Task prompt - Repeat every line, exactly, from the very first through the one where "panel faces -Y." appears. Add nothing else.

Records from a collection:
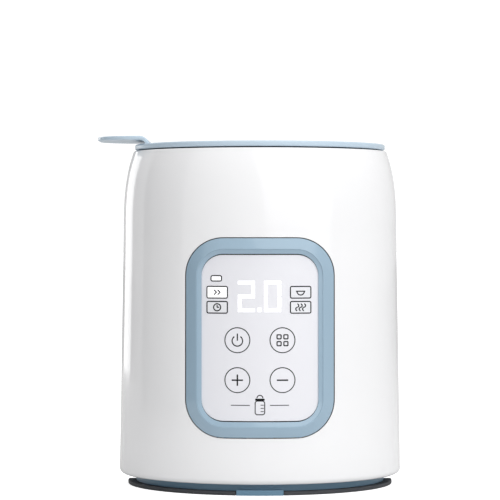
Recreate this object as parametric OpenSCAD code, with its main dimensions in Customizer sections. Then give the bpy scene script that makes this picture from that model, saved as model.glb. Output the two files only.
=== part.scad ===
/* [Housing] */
// Radius of the housing at its widest, just above the bottom edge
body_r = 65; // [64:0.5:80]
// Height of the housing's bottom edge above the floor
body_z0 = 5; // [4:0.5:8]
// Height of the housing's top deck above the floor
body_top = 153.3; // [140:0.1:190]
// Wall thickness of the housing
wall = 2.4; // [1.6:0.1:3]
// How much the radius shrinks from the bottom edge to the shoulder
taper = 1.9; // [0:0.1:4]
// How much the shoulder draws in above the taper
shoulder_draw = 4.7; // [2:0.1:7]
// Height of the shoulder's curve
shoulder_h = 38.3; // [25:0.1:50]
// Radius of the rounded bottom edge
edge_r = 2.5; // [1:0.1:3.5]
// Thickness of the top deck
deck_t = 2.5; // [2:0.1:4]

/* [Basket] */
// Inner radius of the well that the bottle stands in
well_r = 40; // [32:0.1:41]
// Wall thickness of the basket
cup_wall = 1.8; // [1.2:0.1:2.2]
// How far the rim flange's edge stands inside the deck's edge
rim_inset = 0.6; // [0.2:0.1:3]
// Thickness of the rim flange
rim_t = 2.5; // [2:0.1:4]
// Thin gap between the deck and the rim flange
rim_gap = 0.6; // [0.4:0.1:1]
// Thickness of the basket's floor
cup_floor_t = 2; // [1.5:0.1:3]
// Height of the feet under the basket
cup_foot_h = 6; // [5:0.5:10]
// Number of slots round the basket's wall
slot_count = 8; // [4:1:9]
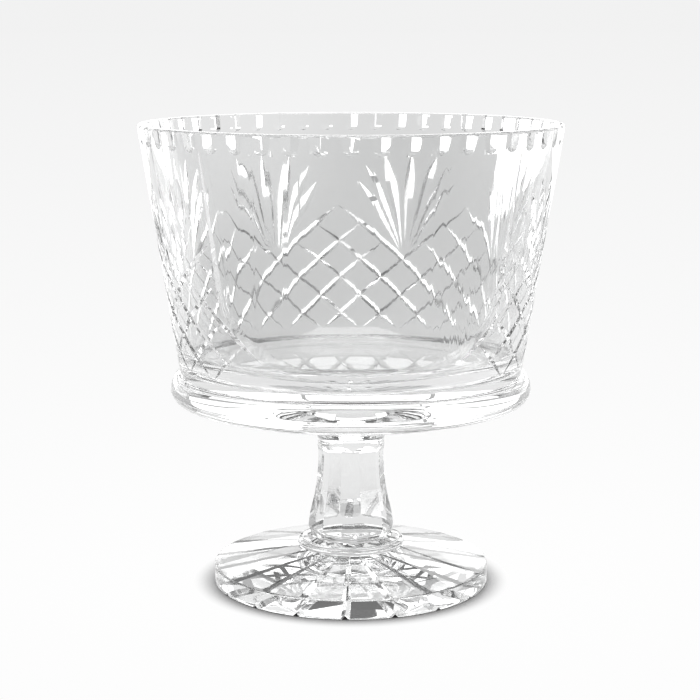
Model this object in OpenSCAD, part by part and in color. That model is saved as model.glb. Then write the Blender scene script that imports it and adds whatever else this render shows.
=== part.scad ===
// Footed trifle bowl in clear cut crystal.
// The bowl, two collars, the octagonal stem and the star foot are separate
// pieces of glass that seat on each other face to face.
// Z is up, the foot stands on z = 0, and the bare panel faces -Y.

/* [Bowl wall] */
// Outer diameter of the rim
rim_d = 200; // [180:1:230]
// Height of the rim above the table
rim_z = 222; // [215:1:240]
// Outer diameter where the wall meets the bolster
crease_d = 163.6; // [150:1:176]
// Height of that crease above the table
crease_z = 103.7; // [100:0.5:106]
// Wall thickness just below the rim
rim_wall = 4.3; // [3.6:0.1:6]
// Wall thickness at the level of the crease
foot_wall = 6.5; // [5:0.1:9]
// Radius of the fire polished rim
rim_round = 1.3; // [0.8:0.1:1.6]
// Height of the floor inside the bowl
floor_z = 106; // [102:0.5:110]
// Radius of the corner between wall and floor
floor_round = 16; // [8:1:24]

/* [Bolster] */
// Largest diameter of the ring under the wall
bolster_d = 172.8; // [168:0.4:182]
// Height of the widest line of that ring
bolster_z = 95.4; // [93:0.2:98]
// Height of the flat pad under the bowl, where the collar seats
pad_z = 80.5; // [78:0.5:82]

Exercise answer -
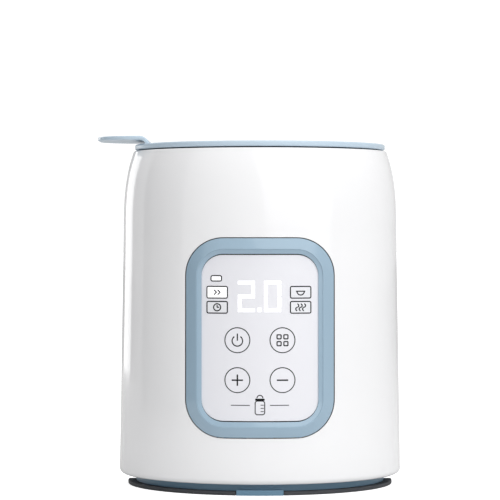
Recreate this object as parametric OpenSCAD code, with its main dimensions in Customizer sections. Then give the bpy scene script that makes this picture from that model, saved as model.glb. Output the two files only.
=== part.scad ===
/* [Housing] */
// Radius of the housing at its widest, just above the bottom edge
body_r = 65; // [64:0.5:80]
// Height of the housing's bottom edge above the floor
body_z0 = 5; // [4:0.5:8]
// Height of the housing's top deck above the floor
body_top = 153.3; // [140:0.1:190]
// Wall thickness of the housing
wall = 2.4; // [1.6:0.1:3]
// How much the radius shrinks from the bottom edge to the shoulder
taper = 1.9; // [0:0.1:4]
// How much the shoulder draws in above the taper
shoulder_draw = 4.7; // [2:0.1:7]
// Height of the shoulder's curve
shoulder_h = 38.3; // [25:0.1:50]
// Radius of the rounded bottom edge
edge_r = 2.5; // [1:0.1:3.5]
// Thickness of the top deck
deck_t = 2.5; // [2:0.1:4]

/* [Basket] */
// Inner radius of the well that the bottle stands in
well_r = 40; // [32:0.1:41]
// Wall thickness of the basket
cup_wall = 1.8; // [1.2:0.1:2.2]
// How far the rim flange's edge stands inside the deck's edge
rim_inset = 0.6; // [0.2:0.1:3]
// Thickness of the rim flange
rim_t = 2.5; // [2:0.1:4]
// Thin gap between the deck and the rim flange
rim_gap = 0.6; // [0.4:0.1:1]
// Thickness of the basket's floor
cup_floor_t = 2; // [1.5:0.1:3]
// Height of the feet under the basket
cup_foot_h = 6; // [5:0.5:10]
// Number of slots round the basket's wall
slot_count = 8; // [4:1:9]
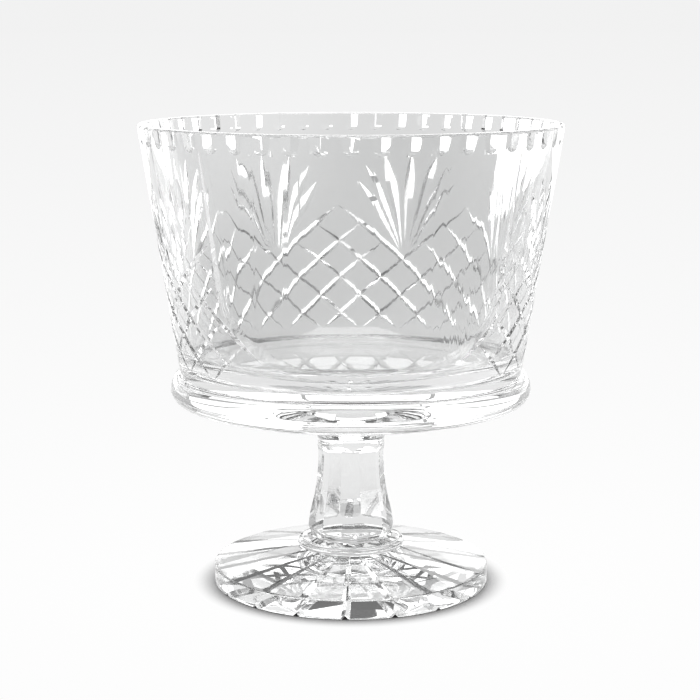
Model this object in OpenSCAD, part by part and in color. That model is saved as model.glb. Then write the Blender scene script that imports it and adds whatever else this render shows.
=== part.scad ===
// Footed trifle bowl in clear cut crystal.
// The bowl, two collars, the octagonal stem and the star foot are separate
// pieces of glass that seat on each other face to face.
// Z is up, the foot stands on z = 0, and the bare panel faces -Y.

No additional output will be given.